Heterogeneous Fenton oxidation of aniline aerofloat catalyzed by Fe/Mn binary oxides supported on activated carbon: performance and mechanism

The Fe/Mn binary oxides supported on activated carbon (Fe/Mn-AC) was prepared and employed for the catalytic Fenton degradation of aniline aerofloat (DDA). Preparation parameters were optimized by response surface methodology (RSM). Doping Mn optimized the crystalline structure of Fe oxides (mainly Fe₃O₄) and alleviated agglomeration of Fe/Mn oxides on Fe/Mn-AC, endowing it with more active catalytic sites and promoting the cycling of Fe(II)/Fe(III) and electron transfer. Various versatile functional groups on Fe/Mn-AC enhanced the binding with H₂O₂ and DDA, shorten the mass transfer distance, giving rapid DDA mineralization and high H₂O₂ utilization.

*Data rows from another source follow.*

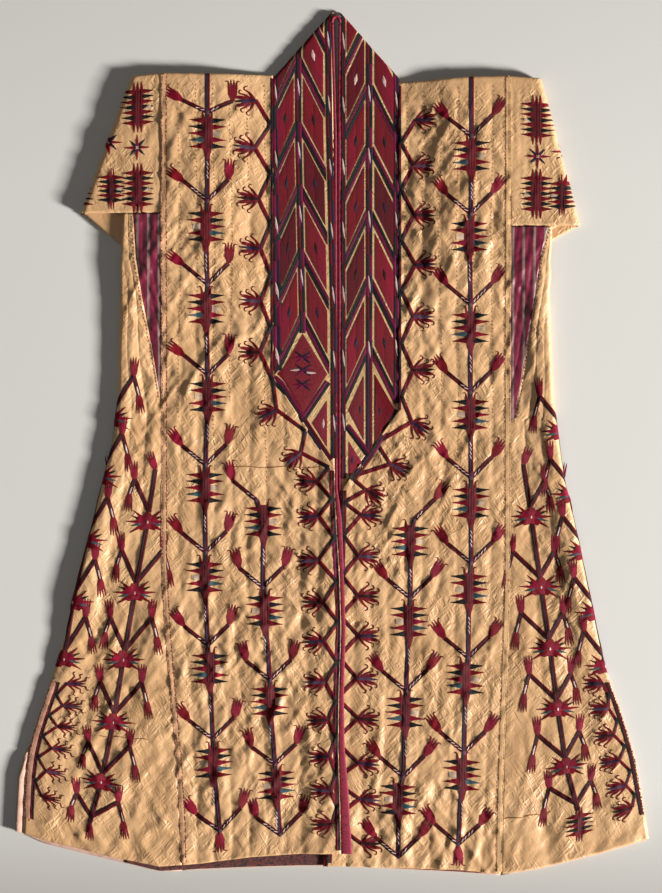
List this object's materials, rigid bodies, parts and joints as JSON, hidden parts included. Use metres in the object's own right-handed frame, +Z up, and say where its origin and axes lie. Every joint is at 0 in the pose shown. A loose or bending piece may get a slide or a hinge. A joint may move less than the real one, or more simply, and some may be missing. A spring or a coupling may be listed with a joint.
{
  "type": "chyrpy cloak laid flat",
  "caption": "Knee-length quilted silk cloak with embroidered collar band and false sleeves turned back, laid flat, face up.",
  "frame": {"origin": "on the surface the cloak lies on, under the line where its two fronts meet, half way up its length", "axes": "+Z up from the surface through back and fronts, +Y up the garment towards the collar, +X to the right as seen from above; left and right in node names are as seen from above"},
  "size_m": [0.885, 1.1989, 0.0163],
  "materials": {
    "yellow_silk": "satin",
    "embroidery": "silk floss",
    "striped_silk": "satin",
    "crimson_braid": "matte",
    "printed_cotton": "matte"
  },
  "bodies": {
    "root": {"back": "yellow_silk", "collar": "embroidery", "hem_facing": "printed_cotton", "front_left": "yellow_silk", "edging_left": "crimson_braid", "side_gore_left": "yellow_silk", "sleeve_left": "yellow_silk", "wedge_front_left": "striped_silk", "wedge_back_left": "striped_silk", "front_right": "yellow_silk", "edging_right": "crimson_braid", "side_gore_right": "yellow_silk", "sleeve_right": "yellow_silk", "wedge_front_right": "striped_silk", "wedge_back_right": "striped_silk"}
  },
  "joints": []
}
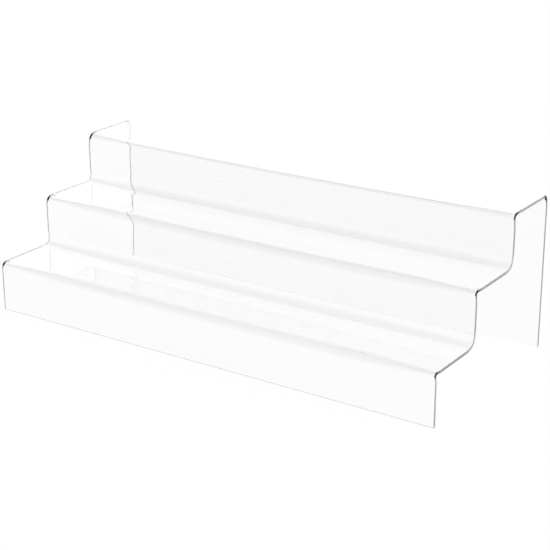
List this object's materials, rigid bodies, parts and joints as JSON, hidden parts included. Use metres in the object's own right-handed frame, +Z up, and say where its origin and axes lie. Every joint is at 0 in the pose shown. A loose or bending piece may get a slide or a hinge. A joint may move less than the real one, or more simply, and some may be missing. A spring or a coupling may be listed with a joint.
{
  "type": "tiered shelf riser",
  "caption": "Clear stepped shelf riser: one bent acrylic sheet whose stepped treads lift jars at the back of a shelf above those in front.",
  "frame": {"origin": "middle of the footprint, on the surface that the riser stands on", "axes": "+X along the steps, +Y from the low front step to the tall back leg, +Z up out of the top step"},
  "size_m": [0.533, 0.228, 0.165],
  "materials": {
    "clear_acrylic": "polished"
  },
  "bodies": {
    "root": {"riser_sheet": "clear_acrylic"}
  },
  "joints": []
}
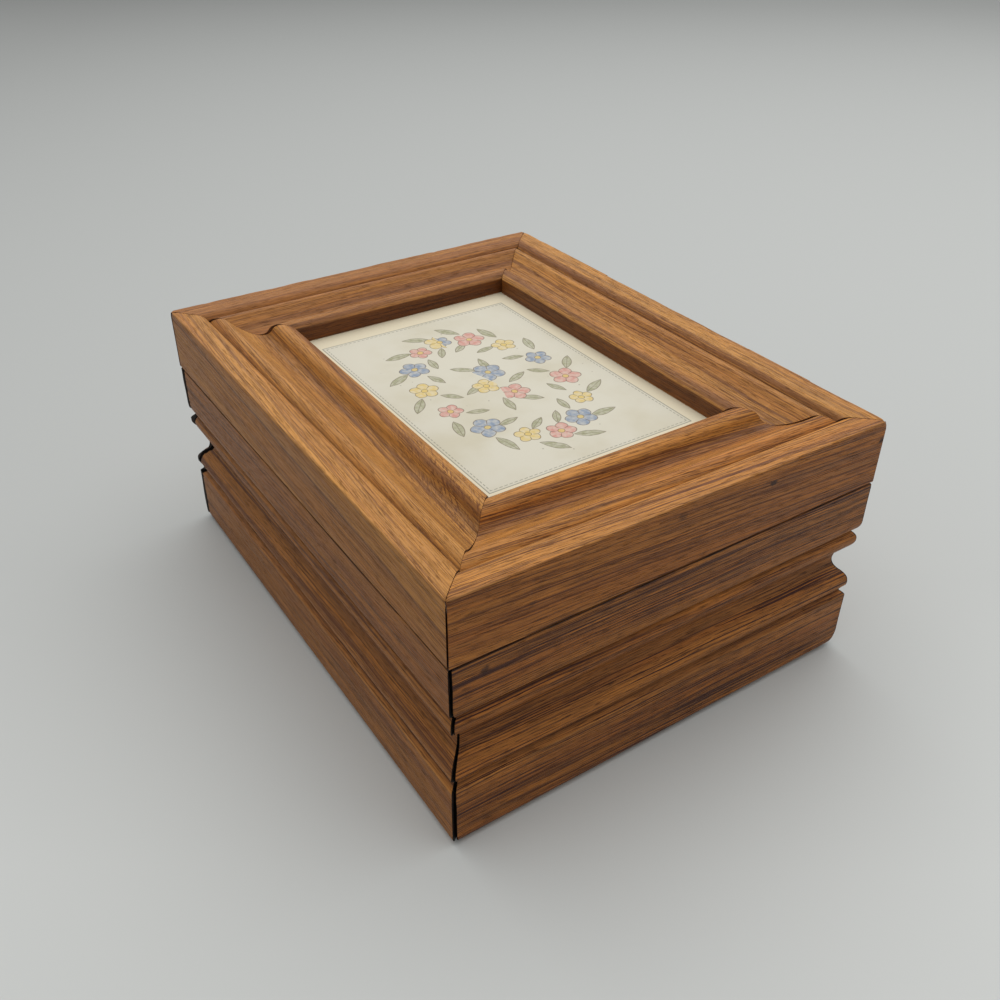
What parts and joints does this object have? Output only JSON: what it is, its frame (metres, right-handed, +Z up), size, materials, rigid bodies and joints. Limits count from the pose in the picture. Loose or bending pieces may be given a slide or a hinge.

Heterogeneous Fenton catalyzed by Fe/Mn-AC exerted high DDA mineralization with TOC removal efficiency of 84.83 %. The synergistic functions of Fe and Mn catalytic components enriched the generation approaches of multiple radicals in H₂O₂ catalytic decomposition. The dominant ·OH and other radicals such as ·OOH and ·O₂- were the reactive oxygen species (ROS) produced from the decomposition of H₂O₂ catalyzed by Fe/Mn-AC in well-timed way. ·OH was likely produced through alternative pathways catalyzed by Fe/Mn binary components with the mediation of Mn in the later period. The well-timed generation of multiple radicals and coordinated catalytic activity allowed the overall processes in an orderly way, performing high DDA removal and promoting H₂O₂ utilization. Moreover, the degradation pathway of DDA was analyzed through Density Function Theory (DFT) calculations and intermediates detection. The prepared catalyst presented exceptional stability. This study provided insights for the preparation and optimization of binary oxides catalyst with environment friendly application.